The National Society for the Prevention of Cruelty to Children (NSPCC) is one of the UK’s best-known third-sector organisations. Founded in 1884 and headquartered in London, it employs around 2,500 staff and 1,700 volunteers across 40 sites and generates over £150 million in annual revenues.

The overwhelming majority of this funding – more than 90% – comes from public donations. To coordinate and collect this money, the charity uses what it calls its supporter system, a bespoke application first created in the late 1980s.

The system holds 6.2 million supporter records and processes hundreds of thousands of regular donations, mostly in modest amounts, which last year amounted to £114 million.

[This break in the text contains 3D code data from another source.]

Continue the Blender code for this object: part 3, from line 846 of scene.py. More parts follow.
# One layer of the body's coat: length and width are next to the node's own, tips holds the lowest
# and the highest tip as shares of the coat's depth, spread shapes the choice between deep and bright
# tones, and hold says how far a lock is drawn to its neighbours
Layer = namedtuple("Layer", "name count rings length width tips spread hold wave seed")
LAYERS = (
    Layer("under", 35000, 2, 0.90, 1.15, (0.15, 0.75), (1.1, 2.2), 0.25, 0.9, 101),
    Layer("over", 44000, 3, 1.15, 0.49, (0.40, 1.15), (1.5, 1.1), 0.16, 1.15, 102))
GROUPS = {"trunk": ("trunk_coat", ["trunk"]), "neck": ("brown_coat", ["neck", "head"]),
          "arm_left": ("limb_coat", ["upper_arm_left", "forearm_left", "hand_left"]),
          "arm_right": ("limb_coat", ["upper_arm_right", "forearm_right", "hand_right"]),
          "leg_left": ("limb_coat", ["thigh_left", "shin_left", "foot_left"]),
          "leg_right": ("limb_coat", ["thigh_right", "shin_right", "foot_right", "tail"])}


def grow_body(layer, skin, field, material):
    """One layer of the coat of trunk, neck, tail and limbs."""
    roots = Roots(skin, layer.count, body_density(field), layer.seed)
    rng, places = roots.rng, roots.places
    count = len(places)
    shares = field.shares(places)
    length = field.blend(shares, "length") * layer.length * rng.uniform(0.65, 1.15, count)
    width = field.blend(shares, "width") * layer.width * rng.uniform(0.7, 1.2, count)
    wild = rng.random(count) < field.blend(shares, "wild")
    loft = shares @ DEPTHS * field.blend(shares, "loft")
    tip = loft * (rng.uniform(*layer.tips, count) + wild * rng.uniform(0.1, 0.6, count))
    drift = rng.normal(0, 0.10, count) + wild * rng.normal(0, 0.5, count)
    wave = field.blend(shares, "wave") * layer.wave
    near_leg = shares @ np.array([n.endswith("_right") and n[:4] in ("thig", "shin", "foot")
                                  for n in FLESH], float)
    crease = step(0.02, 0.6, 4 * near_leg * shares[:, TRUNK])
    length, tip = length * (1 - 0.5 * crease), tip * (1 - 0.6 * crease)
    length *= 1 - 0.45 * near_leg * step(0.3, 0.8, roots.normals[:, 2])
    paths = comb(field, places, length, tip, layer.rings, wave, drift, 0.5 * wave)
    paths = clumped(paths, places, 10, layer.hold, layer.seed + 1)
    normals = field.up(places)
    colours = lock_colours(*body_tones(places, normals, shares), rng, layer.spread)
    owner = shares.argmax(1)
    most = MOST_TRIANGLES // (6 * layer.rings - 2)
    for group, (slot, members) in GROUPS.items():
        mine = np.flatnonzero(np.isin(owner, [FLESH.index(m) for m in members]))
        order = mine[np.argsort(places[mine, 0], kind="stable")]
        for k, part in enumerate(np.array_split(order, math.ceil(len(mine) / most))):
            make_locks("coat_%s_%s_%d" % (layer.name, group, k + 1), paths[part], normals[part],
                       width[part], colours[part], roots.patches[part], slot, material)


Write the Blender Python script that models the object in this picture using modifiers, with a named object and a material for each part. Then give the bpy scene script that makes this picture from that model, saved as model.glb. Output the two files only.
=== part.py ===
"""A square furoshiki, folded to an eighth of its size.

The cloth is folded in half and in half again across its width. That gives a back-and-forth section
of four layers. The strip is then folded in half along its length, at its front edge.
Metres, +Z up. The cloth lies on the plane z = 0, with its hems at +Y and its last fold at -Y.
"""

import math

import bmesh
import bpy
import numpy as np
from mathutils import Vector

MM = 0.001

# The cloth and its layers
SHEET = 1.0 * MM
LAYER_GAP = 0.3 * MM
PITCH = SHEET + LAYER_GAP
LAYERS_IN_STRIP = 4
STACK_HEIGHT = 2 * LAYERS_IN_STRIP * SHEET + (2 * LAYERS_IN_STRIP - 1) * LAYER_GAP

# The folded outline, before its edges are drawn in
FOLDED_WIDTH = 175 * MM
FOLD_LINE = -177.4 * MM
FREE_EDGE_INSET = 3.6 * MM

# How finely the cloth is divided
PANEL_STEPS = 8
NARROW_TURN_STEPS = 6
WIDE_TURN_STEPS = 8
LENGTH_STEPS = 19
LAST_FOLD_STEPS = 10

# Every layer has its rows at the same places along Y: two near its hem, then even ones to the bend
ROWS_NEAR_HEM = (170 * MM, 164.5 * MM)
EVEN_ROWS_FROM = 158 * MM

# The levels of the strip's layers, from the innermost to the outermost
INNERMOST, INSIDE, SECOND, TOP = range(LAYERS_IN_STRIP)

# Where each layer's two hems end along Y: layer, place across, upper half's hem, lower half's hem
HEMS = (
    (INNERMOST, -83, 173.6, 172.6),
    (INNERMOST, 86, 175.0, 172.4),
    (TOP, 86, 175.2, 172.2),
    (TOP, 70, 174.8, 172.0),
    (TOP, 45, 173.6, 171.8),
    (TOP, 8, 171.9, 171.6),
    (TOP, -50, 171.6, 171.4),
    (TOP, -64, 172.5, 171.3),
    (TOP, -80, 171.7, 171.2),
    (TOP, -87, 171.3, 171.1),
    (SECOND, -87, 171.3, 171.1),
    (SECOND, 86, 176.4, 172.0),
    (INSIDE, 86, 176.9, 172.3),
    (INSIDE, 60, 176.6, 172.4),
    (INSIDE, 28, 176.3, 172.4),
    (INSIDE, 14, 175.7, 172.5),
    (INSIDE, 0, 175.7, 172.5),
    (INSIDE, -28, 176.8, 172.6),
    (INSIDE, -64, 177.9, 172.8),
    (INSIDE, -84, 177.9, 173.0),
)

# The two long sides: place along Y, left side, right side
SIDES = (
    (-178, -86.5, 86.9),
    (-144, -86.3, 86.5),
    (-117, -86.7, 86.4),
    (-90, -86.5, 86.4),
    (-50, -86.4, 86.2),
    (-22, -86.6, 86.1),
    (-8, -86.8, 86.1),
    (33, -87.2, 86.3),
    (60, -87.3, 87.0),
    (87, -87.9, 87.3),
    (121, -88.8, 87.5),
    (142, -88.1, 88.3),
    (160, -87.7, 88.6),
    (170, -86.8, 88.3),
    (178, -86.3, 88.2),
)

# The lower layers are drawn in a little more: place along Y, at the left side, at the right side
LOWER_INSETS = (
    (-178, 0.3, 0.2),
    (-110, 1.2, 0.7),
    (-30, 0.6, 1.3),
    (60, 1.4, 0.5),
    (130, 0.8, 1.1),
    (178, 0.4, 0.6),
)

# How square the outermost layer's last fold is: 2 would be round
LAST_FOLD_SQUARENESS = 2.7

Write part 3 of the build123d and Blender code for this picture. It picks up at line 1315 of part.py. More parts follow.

However, its 5250 interface meant users had to navigate through several screens to see, for example, a supporter’s donation or mailing history. Note recording was clunky, allowing for only one line at the time without any text wrapping. Documents such as email attachments could not be linked.

The NSPCC’s senior manager of fundraising, Alan Carter, says: “The system slowed us down and hampered the quality of our conversations with the supporters.”

Several ways of replacing the application, which sits on a Power 5+ machine running IBM i 6.1, were considered including hybrid phone/CRM systems. But any new solution would require real-time integration with existing downstream supporter data and transaction processing systems, increasing risk and cost. Also, due to an impending office move, it was the wrong time for a new phone system.

Carter says: “After discussing the situation with a LANSA consultant who was looking after the ongoing maintenance of our IBM i-based systems, we decided to provide the supporter care team with better functionality and a productive Windows-style user interface, but keeping the existing database structure intact.”

LANSA specialises in application development and modernisation. After several UI brainstorming sessions, the NSPCC gave the St Albans, Hertfordshire-based firm a spec which it worked up into a prototype using its own Visual LANSA application framework. Two months later, a new-look supporter system went live.

Hugh Havard, a member of NSPCC’s supporter care team, says: “All important information is immediately right in front of us, such as contact details, contact preferences and the donor’s gift aid/tax status. We can switch easily between tabs to see the donation history, mailing history, notes and more. This means we can focus on the conversation, rather than getting data on our screen.”

On top of this, reporting and analysis are now directly driven from captured data. Before the new-look system, each staff member had to maintain a spreadsheet recording the nature of each phone call, such as change of direct debit amount, change of bank details, tax enquiry, legacy conversation, and so on.

Carter says: “Not having to maintain these spreadsheets and not having to collate them at the end of each month saves a lot of time and has significantly reduced reporting inaccuracies.”

Dawn Shortall, who has been a member of the NSPCC supporter services team for 14 years, says: “Now that it has been established that the existing IBM i supporter care system is essentially sound and that it can easily and affordably be extended with new Windows functionality, many more ideas for other improvements are starting to pop up.”

Locating and merging duplicate contacts in the database is high on the wish list. The new search facility already makes it easier to find duplicates. In future, it will allow duplicate instances to be merged without losing any history of notes or other data.

Another improvement on the list is the ability to associate supporters. For example, when multiple people from a company – or a group of friends and family – run a fundraising marathon together, the system will be able to indicate their relationship.

Other departments are coming up with requirements too. A donations processing team handles all gifts, adds them on to the supporter’s individual record of donations and sends the supporter a thank-you letter. Currently, they are using a laborious method to create the letters which involves exporting contact details to a Windows-based system and manually creating multiple mail mergers.

With LANSA, a solution will be created to completely automate the generation of the thank-you letters directly based on the data already available in the supporter system along with HTML templates.